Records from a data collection
—————

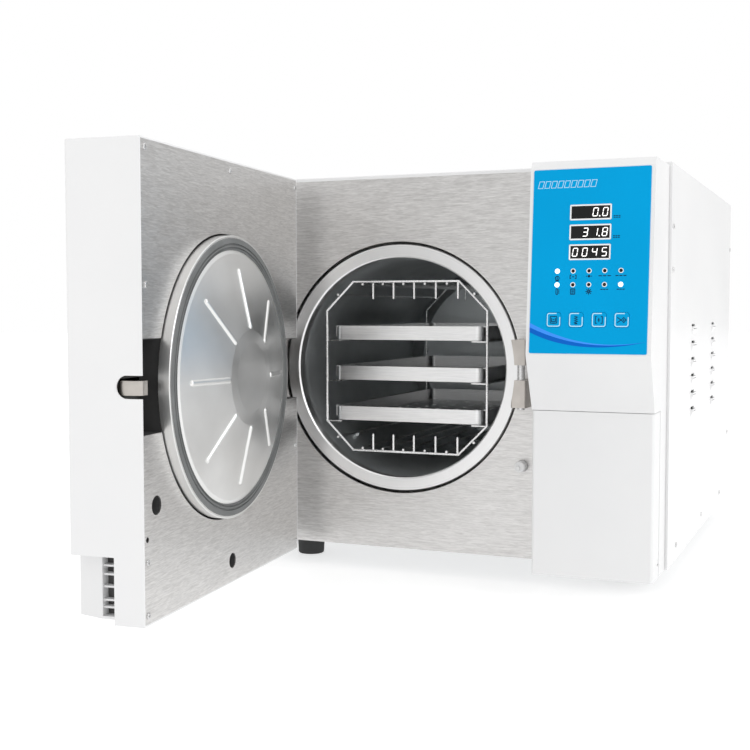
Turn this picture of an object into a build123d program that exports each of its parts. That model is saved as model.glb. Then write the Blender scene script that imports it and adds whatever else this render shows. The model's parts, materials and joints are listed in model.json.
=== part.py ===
from build123d import *
import math
import os

# Benchtop steam autoclave, millimetres. +X is to the right, +Y to the back, +Z up.
# The origin is on the floor under the middle of the cabinet.

# cabinet
CABINET_WIDTH = 494.0
CABINET_DEPTH = 545.0
CABINET_TOP = 446.0
CABINET_BOTTOM = 27.7
SHEET = 1.5
HEM = 3.5
SCREW_HEAD_RADIUS = 2.8
LEFT, RIGHT = -CABINET_WIDTH / 2, CABINET_WIDTH / 2
FRONT, REAR = -CABINET_DEPTH / 2, CABINET_DEPTH / 2
PLATE_TOP = 442.1
FOOT_X, FOOT_Y = 190.7, 208.5
FOOT_RADIUS = 17.0
LOUVRE_COLUMNS = (-102.5, 80.5)
LOUVRE_ROWS, LOUVRE_TOP, LOUVRE_PITCH = 6, 277.0, 19.0
LOUVRE_LENGTH, LOUVRE_DEPTH, LOUVRE_HEIGHT = 26.0, 3.2, 9.0

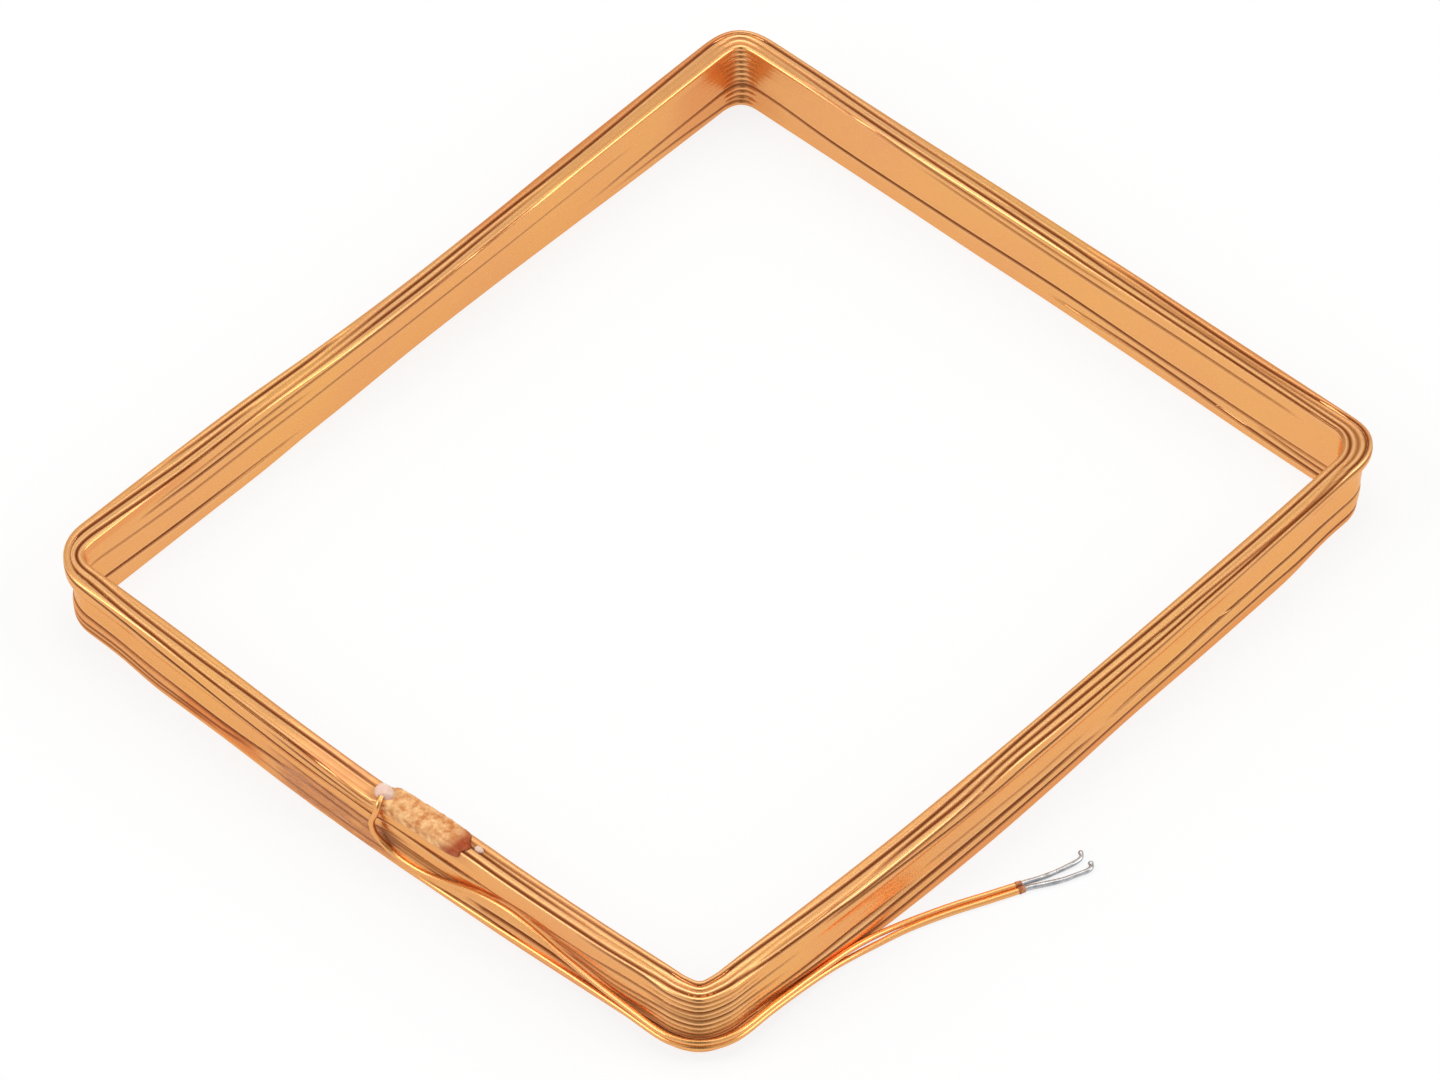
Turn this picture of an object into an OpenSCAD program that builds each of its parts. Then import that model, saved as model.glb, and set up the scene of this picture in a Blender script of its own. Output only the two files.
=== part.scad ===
// Air-core loop antenna coil wound from self-bonding enamelled copper wire.
// The origin is at the centre of the winding's footprint, on the surface it lies on.
// X runs along the long sides, and the leads leave round the corner at -X, -Y.

/* [Winding] */
// Length of the winding over its upper turns
coil_l = 70; // [56:1:100]
// Width of the winding over its upper turns
coil_w = 60; // [50:1:90]
// Turns stacked in each layer
rows = 12; // [9:1:12]
// Layers from the window to the outer face
layers = 4; // [4:1:6]
// Radius of the window's corners
corner_r = 2.2; // [1.5:0.1:4]
// Rows in the bunch along the top of the outer face
upper_rows = 4; // [3:1:5]
// Rows in the bunch along the foot of the outer face
lower_rows = 3; // [2:1:4]
// Depth of the middle rows behind the upper bunch
band_inset = 0.3; // [0:0.05:0.4]
// Depth of the lower bunch behind the upper bunch
foot_inset = 0.2; // [0.1:0.05:0.25]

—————

*Task statement:*
Reproduce exactly the line that holds "Turn this picture of an object into an", then every line after it, ending with the final line of the records above.

*Answer to this task:*
Turn this picture of an object into an OpenSCAD program that builds each of its parts. Then import that model, saved as model.glb, and set up the scene of this picture in a Blender script of its own. Output only the two files.
=== part.scad ===
// Air-core loop antenna coil wound from self-bonding enamelled copper wire.
// The origin is at the centre of the winding's footprint, on the surface it lies on.
// X runs along the long sides, and the leads leave round the corner at -X, -Y.

/* [Winding] */
// Length of the winding over its upper turns
coil_l = 70; // [56:1:100]
// Width of the winding over its upper turns
coil_w = 60; // [50:1:90]
// Turns stacked in each layer
rows = 12; // [9:1:12]
// Layers from the window to the outer face
layers = 4; // [4:1:6]
// Radius of the window's corners
corner_r = 2.2; // [1.5:0.1:4]
// Rows in the bunch along the top of the outer face
upper_rows = 4; // [3:1:5]
// Rows in the bunch along the foot of the outer face
lower_rows = 3; // [2:1:4]
// Depth of the middle rows behind the upper bunch
band_inset = 0.3; // [0:0.05:0.4]
// Depth of the lower bunch behind the upper bunch
foot_inset = 0.2; // [0.1:0.05:0.25]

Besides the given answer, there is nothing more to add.